Record Producer Bill Moriarty and his manager Chris Radwanski use Highrise to keep track of all of Bill's album projects. Bill tells us all about it below.
Why do you need Highrise?
I'm in the studio most of the time so my phone's off, the internet's off... I'm making sure the tape machine's running right and the band's playing their best.
My manager, Chris, deals with all the communications, logistics and a lot of planning on every album I make. With Highrise I can login and see all the progress that's been made toward getting a band in the studio and then follow up with the artist about the music we're going to make.
Despite living in the same city we rarely see each other in person, we barely have meetings, we don't have conference calls, we don't do IM… Highrise is where everything goes. It's how Chris & I stay in sync with what was said, what was promised, potential projects, and where I'm currently in an album's progress. If we worked only in email all these vital communications would just be lost in the email noise. Using Highrise makes us focus just on what's important to making records and running our company.
Which features do you use most?
We actually use Cases the most. Since it's just two of us we don't need the full project management of Basecamp. Besides individual contacts we make a "Company" for each band and a "Case" for each album. Everything important that gets said about an album goes into the album's "case."
On average, Chris is working with 15 potential records at a time. He titles it, oh, for example, "lead:Drink Up Buttercup's new album" and uploads demos for me to listen to, notes about how the band wants to make their album, possible recording dates, where in the world this may be recorded, and assigns me todo's for when & how to get back to the artist about their project. Once that lead becomes a definite project we just delete "lead:" from the Case's title.

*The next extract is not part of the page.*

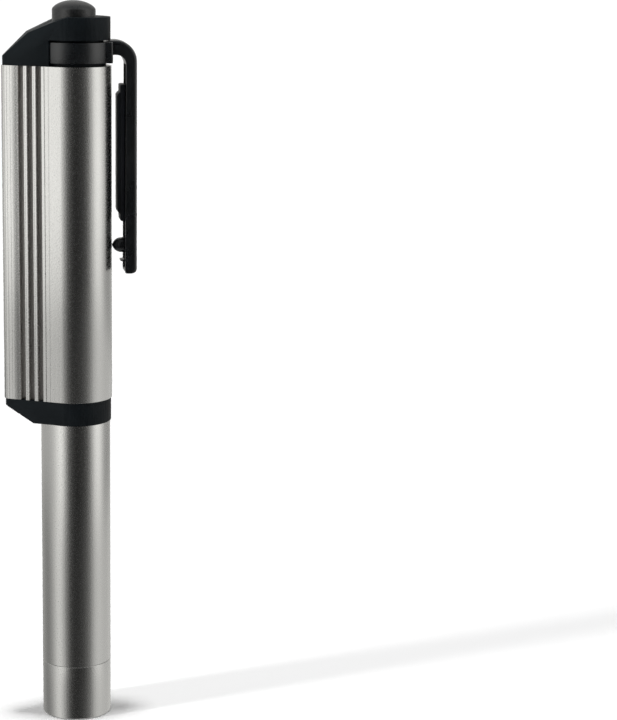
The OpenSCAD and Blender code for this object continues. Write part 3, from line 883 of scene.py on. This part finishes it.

We have contacts and companies for the artists, labels, and musicians we speak with regularly. On DHH's blog advice we don't put everyone in Highrise; just the people that matter to running our business. Again, it's about focusing on what's important: doing one thing at a time and doing it well.
What did you use before and why did you switch?
I used to use Daylite. A few months into it I realized I don't want to maintain a huge database. It was asking for so much information and offered so many parameters I thought if I didn't fill them in I'd be missing some crucial business success tool. Nope. Pretty soon I dreaded opening Daylite, updating its database became just another chore and inevitably it simply didn't get updated. It became useless. Highrise has been the opposite: quick to use, no learning curve, we use what features we want, it always works.
Tell us a story about a project or situation where Highrise helped you out.
I really like having Highrise online. It doesn't matter what part of the world I'm in or that my Powerbook just died. Nothing's lost, nothing's inaccessible. I'm working on around 10 albums at various stages simultaneously. Every album produces a myriad of emails and phone calls. Having to tell each other what was said would slow us down and lose information. It's simple… talk to a band member, put it in Highrise, Chris & I are in sync on 25 albums.